* [Work to be completed] Every line of the data must be copied exactly.

* [Input records]
______________________________

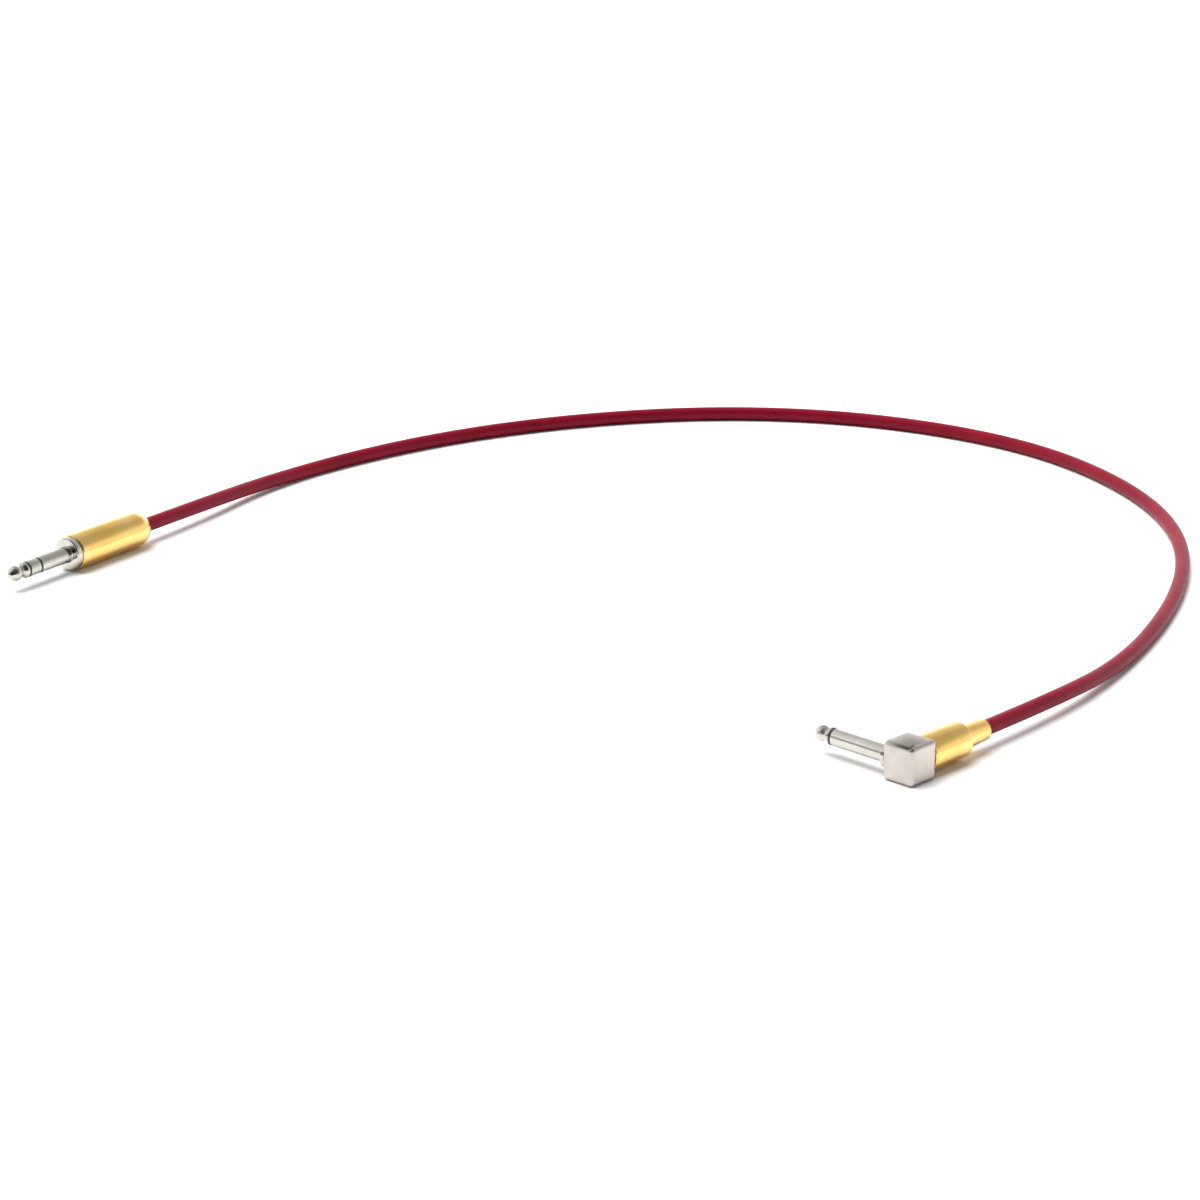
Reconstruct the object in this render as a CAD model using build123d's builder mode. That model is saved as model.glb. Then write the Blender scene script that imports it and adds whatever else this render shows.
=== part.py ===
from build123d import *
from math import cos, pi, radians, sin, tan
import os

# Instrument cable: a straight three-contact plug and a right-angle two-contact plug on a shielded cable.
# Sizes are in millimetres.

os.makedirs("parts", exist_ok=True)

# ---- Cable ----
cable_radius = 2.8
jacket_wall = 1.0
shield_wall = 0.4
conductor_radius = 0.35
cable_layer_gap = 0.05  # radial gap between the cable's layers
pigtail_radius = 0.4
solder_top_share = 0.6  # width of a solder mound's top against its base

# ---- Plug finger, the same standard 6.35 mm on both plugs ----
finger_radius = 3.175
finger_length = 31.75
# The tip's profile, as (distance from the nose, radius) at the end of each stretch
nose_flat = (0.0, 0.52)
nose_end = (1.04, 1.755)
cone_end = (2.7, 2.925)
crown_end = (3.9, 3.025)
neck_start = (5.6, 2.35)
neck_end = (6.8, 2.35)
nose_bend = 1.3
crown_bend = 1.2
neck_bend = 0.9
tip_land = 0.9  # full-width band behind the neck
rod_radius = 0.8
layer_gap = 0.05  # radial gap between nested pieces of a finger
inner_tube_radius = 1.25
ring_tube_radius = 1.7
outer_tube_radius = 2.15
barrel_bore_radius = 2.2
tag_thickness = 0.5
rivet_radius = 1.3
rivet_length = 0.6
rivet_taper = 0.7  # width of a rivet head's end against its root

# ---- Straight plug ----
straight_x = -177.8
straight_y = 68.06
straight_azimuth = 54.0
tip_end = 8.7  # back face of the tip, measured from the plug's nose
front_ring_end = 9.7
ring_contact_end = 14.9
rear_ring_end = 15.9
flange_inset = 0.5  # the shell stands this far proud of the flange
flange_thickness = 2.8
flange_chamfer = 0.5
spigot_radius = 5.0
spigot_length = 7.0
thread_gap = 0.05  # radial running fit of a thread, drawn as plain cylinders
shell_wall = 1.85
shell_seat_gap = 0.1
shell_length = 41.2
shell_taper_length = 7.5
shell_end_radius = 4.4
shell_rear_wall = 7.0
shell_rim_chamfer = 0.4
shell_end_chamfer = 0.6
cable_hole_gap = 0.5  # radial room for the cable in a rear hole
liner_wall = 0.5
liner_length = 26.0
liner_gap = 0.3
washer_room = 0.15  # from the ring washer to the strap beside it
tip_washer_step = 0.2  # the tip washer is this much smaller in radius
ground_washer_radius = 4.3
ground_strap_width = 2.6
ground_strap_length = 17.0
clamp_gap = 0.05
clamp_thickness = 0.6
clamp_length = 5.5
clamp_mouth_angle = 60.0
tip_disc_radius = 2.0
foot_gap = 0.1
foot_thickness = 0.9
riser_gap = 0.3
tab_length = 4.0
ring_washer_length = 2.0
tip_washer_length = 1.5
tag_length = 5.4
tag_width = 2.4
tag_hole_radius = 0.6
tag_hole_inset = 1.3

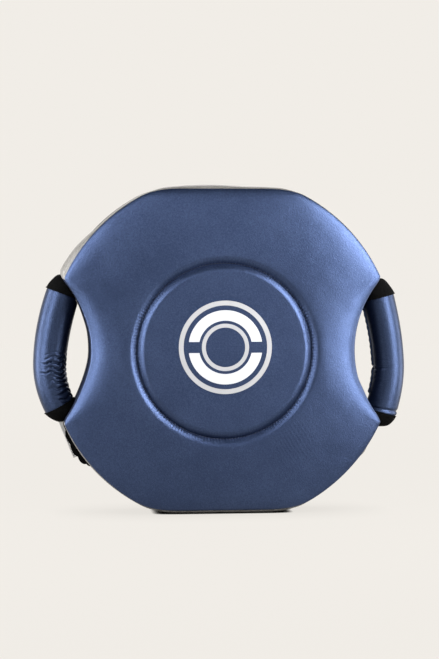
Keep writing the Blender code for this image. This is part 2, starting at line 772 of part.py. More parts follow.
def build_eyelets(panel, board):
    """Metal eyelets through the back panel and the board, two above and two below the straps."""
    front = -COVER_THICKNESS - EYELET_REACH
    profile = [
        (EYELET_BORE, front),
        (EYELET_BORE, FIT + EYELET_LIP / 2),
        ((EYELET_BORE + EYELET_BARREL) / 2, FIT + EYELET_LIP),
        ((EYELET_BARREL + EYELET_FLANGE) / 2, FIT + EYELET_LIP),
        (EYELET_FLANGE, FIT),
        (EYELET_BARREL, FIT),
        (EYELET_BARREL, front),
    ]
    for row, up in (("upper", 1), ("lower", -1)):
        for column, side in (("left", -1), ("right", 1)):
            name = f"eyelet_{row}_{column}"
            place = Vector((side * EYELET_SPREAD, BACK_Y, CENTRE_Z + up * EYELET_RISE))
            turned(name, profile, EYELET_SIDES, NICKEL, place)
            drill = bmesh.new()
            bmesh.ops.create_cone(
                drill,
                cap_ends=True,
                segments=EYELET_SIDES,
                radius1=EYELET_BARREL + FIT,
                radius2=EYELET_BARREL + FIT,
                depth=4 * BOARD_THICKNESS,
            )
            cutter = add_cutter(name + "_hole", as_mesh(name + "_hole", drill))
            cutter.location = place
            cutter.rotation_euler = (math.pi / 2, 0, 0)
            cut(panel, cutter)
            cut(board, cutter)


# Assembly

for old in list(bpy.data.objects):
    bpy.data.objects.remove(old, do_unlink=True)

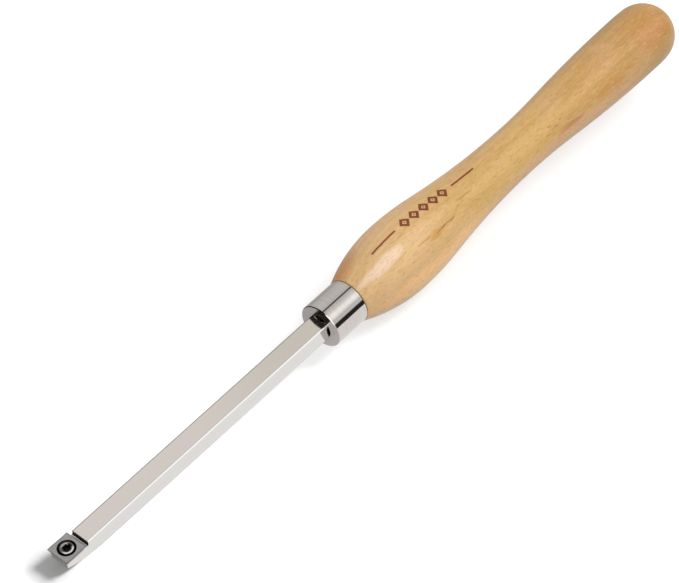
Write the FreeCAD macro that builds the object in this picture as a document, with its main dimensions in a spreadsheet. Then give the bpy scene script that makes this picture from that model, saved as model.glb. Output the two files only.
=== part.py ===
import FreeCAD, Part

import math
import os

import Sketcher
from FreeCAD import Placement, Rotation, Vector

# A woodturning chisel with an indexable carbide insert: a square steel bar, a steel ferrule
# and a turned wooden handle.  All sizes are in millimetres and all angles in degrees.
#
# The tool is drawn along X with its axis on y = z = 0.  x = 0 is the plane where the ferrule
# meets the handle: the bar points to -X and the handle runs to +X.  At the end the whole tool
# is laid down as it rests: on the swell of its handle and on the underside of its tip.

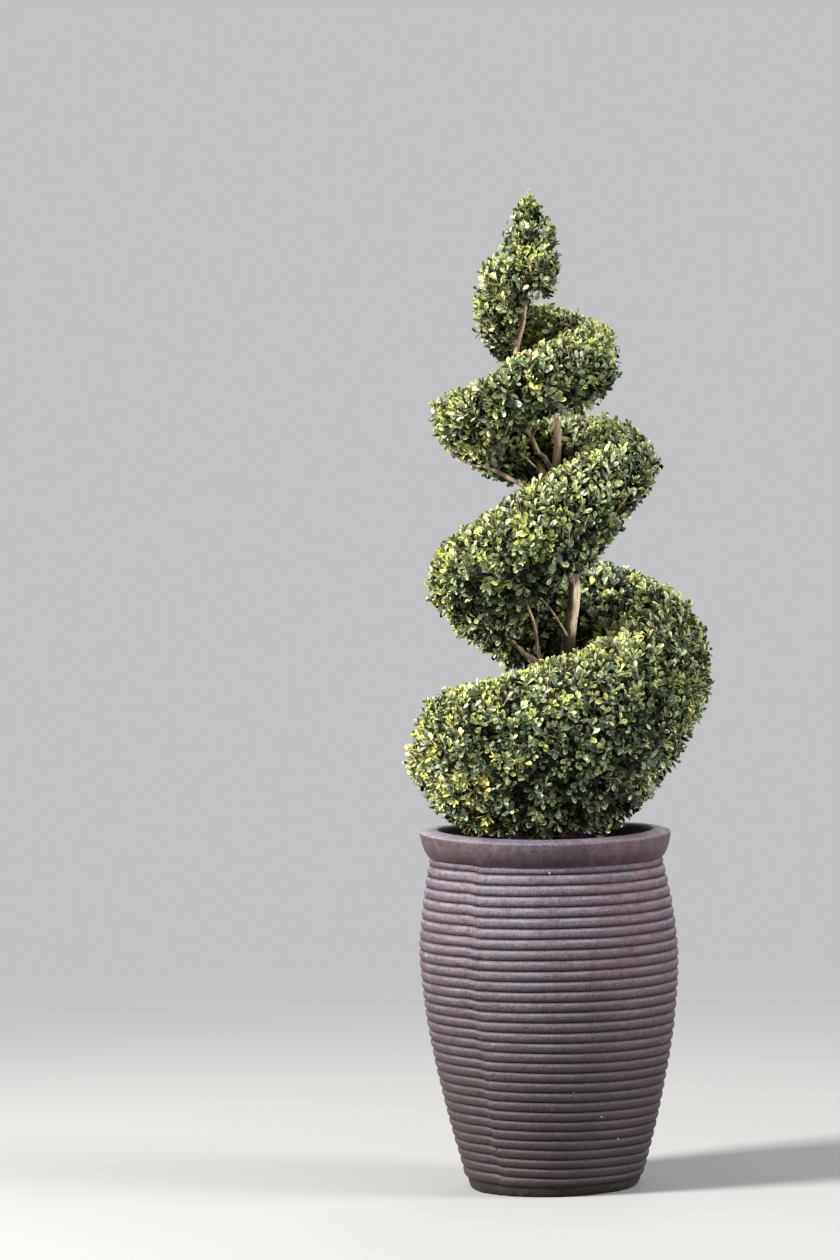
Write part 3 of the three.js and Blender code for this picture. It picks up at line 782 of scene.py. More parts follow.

______________________________

* [Answer for the task]
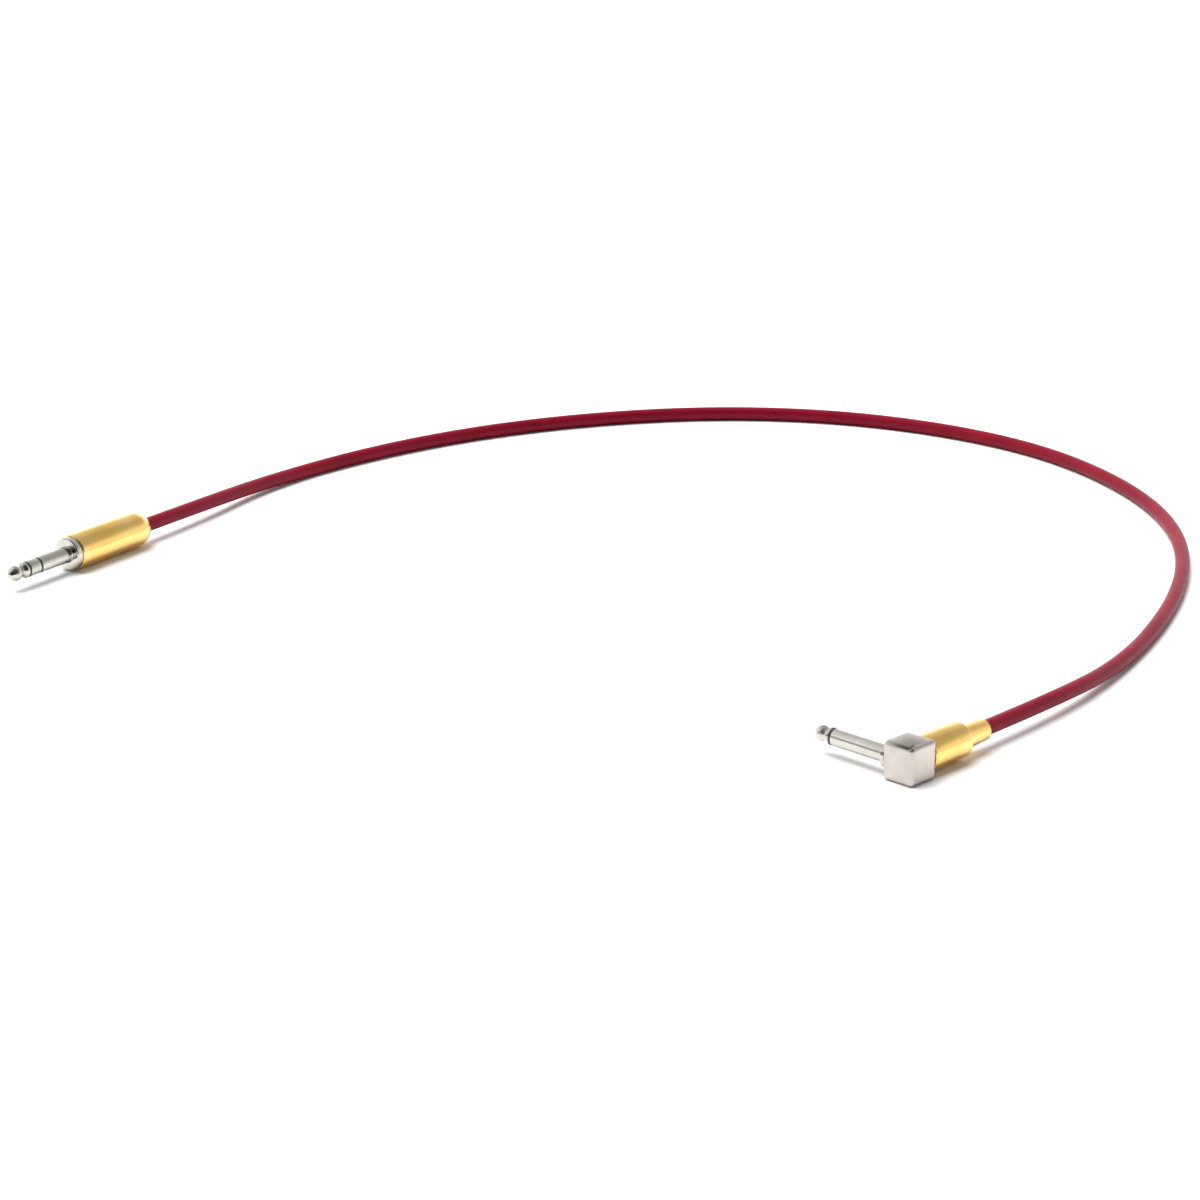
Reconstruct the object in this render as a CAD model using build123d's builder mode. That model is saved as model.glb. Then write the Blender scene script that imports it and adds whatever else this render shows.
=== part.py ===
from build123d import *
from math import cos, pi, radians, sin, tan
import os

# Instrument cable: a straight three-contact plug and a right-angle two-contact plug on a shielded cable.
# Sizes are in millimetres.

os.makedirs("parts", exist_ok=True)

# ---- Cable ----
cable_radius = 2.8
jacket_wall = 1.0
shield_wall = 0.4
conductor_radius = 0.35
cable_layer_gap = 0.05  # radial gap between the cable's layers
pigtail_radius = 0.4
solder_top_share = 0.6  # width of a solder mound's top against its base

# ---- Plug finger, the same standard 6.35 mm on both plugs ----
finger_radius = 3.175
finger_length = 31.75
# The tip's profile, as (distance from the nose, radius) at the end of each stretch
nose_flat = (0.0, 0.52)
nose_end = (1.04, 1.755)
cone_end = (2.7, 2.925)
crown_end = (3.9, 3.025)
neck_start = (5.6, 2.35)
neck_end = (6.8, 2.35)
nose_bend = 1.3
crown_bend = 1.2
neck_bend = 0.9
tip_land = 0.9  # full-width band behind the neck
rod_radius = 0.8
layer_gap = 0.05  # radial gap between nested pieces of a finger
inner_tube_radius = 1.25
ring_tube_radius = 1.7
outer_tube_radius = 2.15
barrel_bore_radius = 2.2
tag_thickness = 0.5
rivet_radius = 1.3
rivet_length = 0.6
rivet_taper = 0.7  # width of a rivet head's end against its root

# ---- Straight plug ----
straight_x = -177.8
straight_y = 68.06
straight_azimuth = 54.0
tip_end = 8.7  # back face of the tip, measured from the plug's nose
front_ring_end = 9.7
ring_contact_end = 14.9
rear_ring_end = 15.9
flange_inset = 0.5  # the shell stands this far proud of the flange
flange_thickness = 2.8
flange_chamfer = 0.5
spigot_radius = 5.0
spigot_length = 7.0
thread_gap = 0.05  # radial running fit of a thread, drawn as plain cylinders
shell_wall = 1.85
shell_seat_gap = 0.1
shell_length = 41.2
shell_taper_length = 7.5
shell_end_radius = 4.4
shell_rear_wall = 7.0
shell_rim_chamfer = 0.4
shell_end_chamfer = 0.6
cable_hole_gap = 0.5  # radial room for the cable in a rear hole
liner_wall = 0.5
liner_length = 26.0
liner_gap = 0.3
washer_room = 0.15  # from the ring washer to the strap beside it
tip_washer_step = 0.2  # the tip washer is this much smaller in radius
ground_washer_radius = 4.3
ground_strap_width = 2.6
ground_strap_length = 17.0
clamp_gap = 0.05
clamp_thickness = 0.6
clamp_length = 5.5
clamp_mouth_angle = 60.0
tip_disc_radius = 2.0
foot_gap = 0.1
foot_thickness = 0.9
riser_gap = 0.3
tab_length = 4.0
ring_washer_length = 2.0
tip_washer_length = 1.5
tag_length = 5.4
tag_width = 2.4
tag_hole_radius = 0.6
tag_hole_inset = 1.3

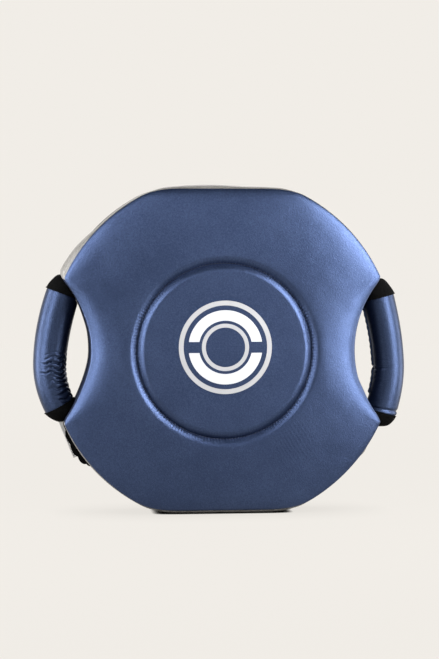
Keep writing the Blender code for this image. This is part 2, starting at line 772 of part.py. More parts follow.
def build_eyelets(panel, board):
    """Metal eyelets through the back panel and the board, two above and two below the straps."""
    front = -COVER_THICKNESS - EYELET_REACH
    profile = [
        (EYELET_BORE, front),
        (EYELET_BORE, FIT + EYELET_LIP / 2),
        ((EYELET_BORE + EYELET_BARREL) / 2, FIT + EYELET_LIP),
        ((EYELET_BARREL + EYELET_FLANGE) / 2, FIT + EYELET_LIP),
        (EYELET_FLANGE, FIT),
        (EYELET_BARREL, FIT),
        (EYELET_BARREL, front),
    ]
    for row, up in (("upper", 1), ("lower", -1)):
        for column, side in (("left", -1), ("right", 1)):
            name = f"eyelet_{row}_{column}"
            place = Vector((side * EYELET_SPREAD, BACK_Y, CENTRE_Z + up * EYELET_RISE))
            turned(name, profile, EYELET_SIDES, NICKEL, place)
            drill = bmesh.new()
            bmesh.ops.create_cone(
                drill,
                cap_ends=True,
                segments=EYELET_SIDES,
                radius1=EYELET_BARREL + FIT,
                radius2=EYELET_BARREL + FIT,
                depth=4 * BOARD_THICKNESS,
            )
            cutter = add_cutter(name + "_hole", as_mesh(name + "_hole", drill))
            cutter.location = place
            cutter.rotation_euler = (math.pi / 2, 0, 0)
            cut(panel, cutter)
            cut(board, cutter)


# Assembly

for old in list(bpy.data.objects):
    bpy.data.objects.remove(old, do_unlink=True)

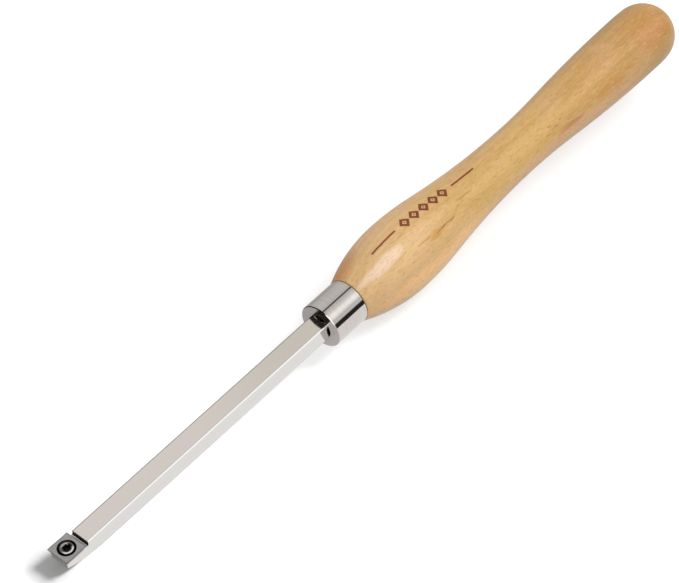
Write the FreeCAD macro that builds the object in this picture as a document, with its main dimensions in a spreadsheet. Then give the bpy scene script that makes this picture from that model, saved as model.glb. Output the two files only.
=== part.py ===
import FreeCAD, Part

import math
import os

import Sketcher
from FreeCAD import Placement, Rotation, Vector

# A woodturning chisel with an indexable carbide insert: a square steel bar, a steel ferrule
# and a turned wooden handle.  All sizes are in millimetres and all angles in degrees.
#
# The tool is drawn along X with its axis on y = z = 0.  x = 0 is the plane where the ferrule
# meets the handle: the bar points to -X and the handle runs to +X.  At the end the whole tool
# is laid down as it rests: on the swell of its handle and on the underside of its tip.

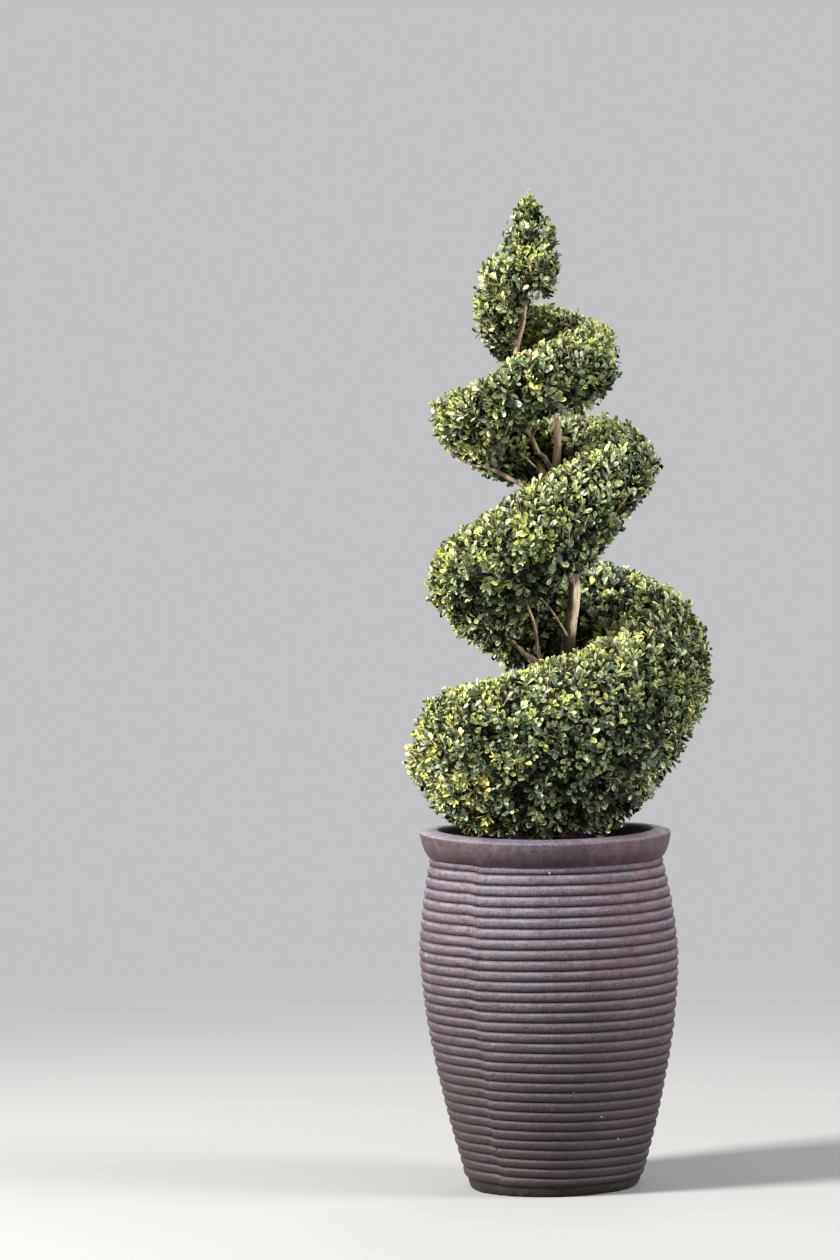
Write part 3 of the three.js and Blender code for this picture. It picks up at line 782 of scene.py. More parts follow.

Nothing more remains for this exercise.